■ WRITTEN PROBLEM: Reproduce exactly the lines from the one containing "hide_parts(*nodes)" through the one containing "Principled material with", both included, and nothing else.

■ DATA BLOCK:

*-*-*

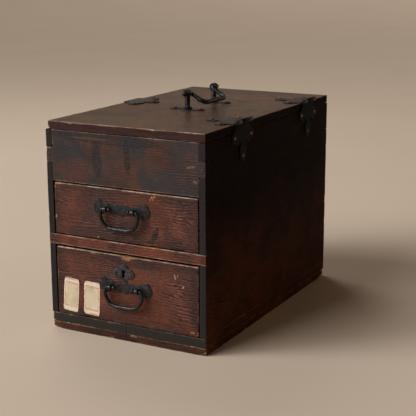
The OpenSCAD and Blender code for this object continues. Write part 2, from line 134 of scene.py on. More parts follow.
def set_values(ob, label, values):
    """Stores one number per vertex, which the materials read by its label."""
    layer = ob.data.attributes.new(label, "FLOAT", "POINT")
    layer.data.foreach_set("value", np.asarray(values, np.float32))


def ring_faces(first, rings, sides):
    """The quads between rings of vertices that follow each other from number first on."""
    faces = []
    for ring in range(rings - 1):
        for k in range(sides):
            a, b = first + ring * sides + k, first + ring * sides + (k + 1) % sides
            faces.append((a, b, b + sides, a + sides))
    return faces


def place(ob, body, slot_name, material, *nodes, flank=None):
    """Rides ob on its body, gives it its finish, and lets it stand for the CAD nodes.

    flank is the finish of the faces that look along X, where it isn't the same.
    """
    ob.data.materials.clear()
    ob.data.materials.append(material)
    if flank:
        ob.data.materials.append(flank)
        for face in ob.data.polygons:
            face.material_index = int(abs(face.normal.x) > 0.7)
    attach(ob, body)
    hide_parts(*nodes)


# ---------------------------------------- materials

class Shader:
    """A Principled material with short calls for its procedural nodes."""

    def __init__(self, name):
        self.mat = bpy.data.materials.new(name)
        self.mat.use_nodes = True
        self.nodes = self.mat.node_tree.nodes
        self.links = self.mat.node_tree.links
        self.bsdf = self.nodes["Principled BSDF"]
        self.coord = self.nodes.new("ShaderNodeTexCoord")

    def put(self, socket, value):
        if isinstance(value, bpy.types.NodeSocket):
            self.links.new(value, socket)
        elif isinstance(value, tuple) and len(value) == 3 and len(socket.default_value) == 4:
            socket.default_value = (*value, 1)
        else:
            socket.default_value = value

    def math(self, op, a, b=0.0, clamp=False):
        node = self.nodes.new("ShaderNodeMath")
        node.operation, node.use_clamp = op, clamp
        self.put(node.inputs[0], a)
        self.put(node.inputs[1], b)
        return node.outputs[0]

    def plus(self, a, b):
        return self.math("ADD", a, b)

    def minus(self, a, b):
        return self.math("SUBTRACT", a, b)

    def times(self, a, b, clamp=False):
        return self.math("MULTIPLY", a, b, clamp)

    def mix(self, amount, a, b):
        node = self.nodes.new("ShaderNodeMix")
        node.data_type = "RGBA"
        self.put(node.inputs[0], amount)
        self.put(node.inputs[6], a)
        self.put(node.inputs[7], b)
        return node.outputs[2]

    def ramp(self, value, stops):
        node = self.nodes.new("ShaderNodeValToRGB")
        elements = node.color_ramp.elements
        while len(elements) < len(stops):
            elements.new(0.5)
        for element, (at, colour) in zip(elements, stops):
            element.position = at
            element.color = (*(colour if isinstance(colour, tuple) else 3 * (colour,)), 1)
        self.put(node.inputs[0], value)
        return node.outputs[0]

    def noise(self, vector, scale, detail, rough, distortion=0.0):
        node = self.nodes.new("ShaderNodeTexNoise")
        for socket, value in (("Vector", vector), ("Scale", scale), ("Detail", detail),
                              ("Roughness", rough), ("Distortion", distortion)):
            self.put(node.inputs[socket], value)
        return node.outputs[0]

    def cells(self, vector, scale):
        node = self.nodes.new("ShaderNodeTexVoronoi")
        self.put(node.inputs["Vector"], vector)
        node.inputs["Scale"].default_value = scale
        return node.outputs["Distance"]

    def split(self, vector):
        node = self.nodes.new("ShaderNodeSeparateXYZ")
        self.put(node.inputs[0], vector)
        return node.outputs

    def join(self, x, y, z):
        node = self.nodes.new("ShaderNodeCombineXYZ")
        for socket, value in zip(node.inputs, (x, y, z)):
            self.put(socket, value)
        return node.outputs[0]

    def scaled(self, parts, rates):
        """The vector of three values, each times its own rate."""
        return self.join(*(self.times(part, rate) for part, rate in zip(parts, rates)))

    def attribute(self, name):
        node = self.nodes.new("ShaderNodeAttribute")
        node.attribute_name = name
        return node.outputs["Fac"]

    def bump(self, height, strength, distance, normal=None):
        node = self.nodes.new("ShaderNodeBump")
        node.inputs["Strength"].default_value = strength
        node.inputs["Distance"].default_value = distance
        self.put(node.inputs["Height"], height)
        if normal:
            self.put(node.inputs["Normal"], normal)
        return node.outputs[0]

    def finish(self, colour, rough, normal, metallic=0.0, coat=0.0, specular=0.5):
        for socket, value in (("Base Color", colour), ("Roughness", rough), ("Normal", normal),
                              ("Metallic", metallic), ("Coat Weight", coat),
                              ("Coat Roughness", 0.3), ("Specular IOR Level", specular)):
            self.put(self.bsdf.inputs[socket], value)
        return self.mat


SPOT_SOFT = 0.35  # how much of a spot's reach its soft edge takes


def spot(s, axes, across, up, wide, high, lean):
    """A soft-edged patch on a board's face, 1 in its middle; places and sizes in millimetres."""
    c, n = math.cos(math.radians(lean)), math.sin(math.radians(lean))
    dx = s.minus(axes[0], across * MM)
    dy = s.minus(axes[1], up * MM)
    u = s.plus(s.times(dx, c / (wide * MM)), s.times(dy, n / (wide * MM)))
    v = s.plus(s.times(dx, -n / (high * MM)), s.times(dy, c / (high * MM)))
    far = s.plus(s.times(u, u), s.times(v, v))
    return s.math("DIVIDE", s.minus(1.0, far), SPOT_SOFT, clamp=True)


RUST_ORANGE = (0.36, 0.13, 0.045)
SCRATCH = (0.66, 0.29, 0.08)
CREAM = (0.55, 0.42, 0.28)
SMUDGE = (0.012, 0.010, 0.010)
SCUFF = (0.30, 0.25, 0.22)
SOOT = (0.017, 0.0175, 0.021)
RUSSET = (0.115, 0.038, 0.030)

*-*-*

■ EXERCISE SOLUTION:
    hide_parts(*nodes)


# ---------------------------------------- materials

class Shader:
    """A Principled material with short calls for its procedural nodes."""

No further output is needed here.